Ahhh… Breakfast in the Desert
I know, I know… Everyone’s seen a cool photo of a flower. But take a closer look. This isn’t your ordinary wildflower; it has nine castaways on it. To be precise, they are Tephritidae, of the fruit fly family. My guess is that this family of flies is having a nice breakfast before they fly out to their respective destinations: a poor jackrabbit’s ears, my ears and nostrils, an unsuspecting piece of fruit. Insects are fun to photograph, but I didn’t say they weren’t annoying. [That’s the one drawback to the desert in the summertime: the buzzing and banging of bugs into every orifice on your head].
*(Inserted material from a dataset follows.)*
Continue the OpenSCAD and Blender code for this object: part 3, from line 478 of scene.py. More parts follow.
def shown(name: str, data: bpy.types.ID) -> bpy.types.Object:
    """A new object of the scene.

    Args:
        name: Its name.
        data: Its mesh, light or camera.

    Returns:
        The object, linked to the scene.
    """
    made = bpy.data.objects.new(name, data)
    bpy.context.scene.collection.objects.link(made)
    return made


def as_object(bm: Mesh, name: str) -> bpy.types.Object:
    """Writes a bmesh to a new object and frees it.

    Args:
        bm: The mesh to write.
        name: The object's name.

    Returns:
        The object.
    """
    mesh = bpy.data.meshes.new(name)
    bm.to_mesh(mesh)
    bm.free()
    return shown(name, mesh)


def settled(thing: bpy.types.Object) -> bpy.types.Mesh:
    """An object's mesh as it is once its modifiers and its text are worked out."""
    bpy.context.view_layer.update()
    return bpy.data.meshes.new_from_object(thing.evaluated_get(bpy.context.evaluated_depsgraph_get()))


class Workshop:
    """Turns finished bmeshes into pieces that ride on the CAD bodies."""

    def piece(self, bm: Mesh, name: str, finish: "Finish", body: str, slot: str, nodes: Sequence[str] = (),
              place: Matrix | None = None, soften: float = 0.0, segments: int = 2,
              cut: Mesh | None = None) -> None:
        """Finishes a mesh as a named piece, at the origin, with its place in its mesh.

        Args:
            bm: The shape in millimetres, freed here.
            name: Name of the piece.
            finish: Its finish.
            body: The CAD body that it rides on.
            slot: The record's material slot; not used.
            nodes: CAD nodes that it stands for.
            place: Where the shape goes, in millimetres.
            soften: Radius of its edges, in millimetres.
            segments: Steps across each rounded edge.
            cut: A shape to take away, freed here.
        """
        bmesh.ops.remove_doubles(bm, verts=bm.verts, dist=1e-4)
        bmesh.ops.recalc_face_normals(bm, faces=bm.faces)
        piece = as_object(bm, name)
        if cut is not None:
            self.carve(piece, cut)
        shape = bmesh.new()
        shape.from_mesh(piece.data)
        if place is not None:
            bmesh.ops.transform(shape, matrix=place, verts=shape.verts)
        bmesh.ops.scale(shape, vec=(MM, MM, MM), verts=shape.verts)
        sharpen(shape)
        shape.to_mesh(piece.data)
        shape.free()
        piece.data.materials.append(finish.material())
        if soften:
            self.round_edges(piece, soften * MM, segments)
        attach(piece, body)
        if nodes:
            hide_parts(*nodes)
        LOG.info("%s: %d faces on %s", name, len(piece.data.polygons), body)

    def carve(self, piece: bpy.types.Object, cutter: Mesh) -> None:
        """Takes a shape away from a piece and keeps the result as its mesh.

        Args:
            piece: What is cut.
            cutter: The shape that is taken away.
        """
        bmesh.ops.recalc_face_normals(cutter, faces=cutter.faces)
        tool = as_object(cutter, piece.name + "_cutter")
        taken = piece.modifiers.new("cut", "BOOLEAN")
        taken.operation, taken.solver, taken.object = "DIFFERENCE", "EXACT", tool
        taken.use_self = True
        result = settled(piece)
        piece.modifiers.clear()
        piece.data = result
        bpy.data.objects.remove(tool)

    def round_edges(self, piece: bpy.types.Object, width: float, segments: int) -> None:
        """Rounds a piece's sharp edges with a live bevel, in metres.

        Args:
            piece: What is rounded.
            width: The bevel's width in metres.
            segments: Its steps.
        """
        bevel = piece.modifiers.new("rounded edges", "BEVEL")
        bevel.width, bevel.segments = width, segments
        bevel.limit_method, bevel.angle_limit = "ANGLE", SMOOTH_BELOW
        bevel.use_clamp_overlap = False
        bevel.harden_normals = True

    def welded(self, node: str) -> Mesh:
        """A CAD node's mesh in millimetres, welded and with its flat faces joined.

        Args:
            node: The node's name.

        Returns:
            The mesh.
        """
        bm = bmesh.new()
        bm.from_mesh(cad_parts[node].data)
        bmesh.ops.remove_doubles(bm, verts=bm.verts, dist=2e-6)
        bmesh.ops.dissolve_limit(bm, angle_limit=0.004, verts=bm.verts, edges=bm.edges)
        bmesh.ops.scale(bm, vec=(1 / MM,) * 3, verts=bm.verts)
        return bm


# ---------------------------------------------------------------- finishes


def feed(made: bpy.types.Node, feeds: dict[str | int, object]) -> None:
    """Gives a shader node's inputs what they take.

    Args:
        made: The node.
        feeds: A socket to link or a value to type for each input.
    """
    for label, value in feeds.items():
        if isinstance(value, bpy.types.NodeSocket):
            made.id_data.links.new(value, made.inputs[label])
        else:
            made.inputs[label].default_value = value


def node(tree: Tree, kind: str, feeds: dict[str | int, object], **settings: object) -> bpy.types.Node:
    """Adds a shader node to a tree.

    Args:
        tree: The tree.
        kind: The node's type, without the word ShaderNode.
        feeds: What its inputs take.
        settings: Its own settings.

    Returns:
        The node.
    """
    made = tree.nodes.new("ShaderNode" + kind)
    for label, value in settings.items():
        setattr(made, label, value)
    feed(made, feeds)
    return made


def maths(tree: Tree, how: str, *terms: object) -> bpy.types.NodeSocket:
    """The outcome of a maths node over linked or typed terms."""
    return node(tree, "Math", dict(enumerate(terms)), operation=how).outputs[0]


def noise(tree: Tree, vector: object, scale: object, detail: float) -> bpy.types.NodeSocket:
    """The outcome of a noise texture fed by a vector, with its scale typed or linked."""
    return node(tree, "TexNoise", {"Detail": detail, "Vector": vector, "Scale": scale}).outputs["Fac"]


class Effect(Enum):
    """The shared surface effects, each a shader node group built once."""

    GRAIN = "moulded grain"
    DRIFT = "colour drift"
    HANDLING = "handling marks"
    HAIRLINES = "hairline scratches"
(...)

I’m always amazed at what I see when I approach things from a micro-level. Only when I gathered up the camera and bent down did I notice the tiny treasures before me. From my whopping 5’5” height, the little dots hardly registered among the other poppies. But with my face literally in the flower, look at the surprise!
(By the way: I can vouch for the mealtime since I snapped the photo at 6 a.m.).
For Writers: How do you write your most vivid, descriptive scenes? From memory? Or have you taken a photo of an object or a place and studied it? Is it easier to create realistic descriptions from your mind, or when you have an image in front of you?
When I returned to Ohio to complete research for my first novel in 2008, I was sure to keep the camera in tow – even though I thought I could jot down notes and commit much of what I saw to visual memory. Wrong… In some cases, it was tremendously helpful to fall back on the photos. I will confess, though, that sometimes photos don’t capture the true essence of the experience around you. That’s where your other senses come in handy – smell, sound, touch … and your notepad and pen!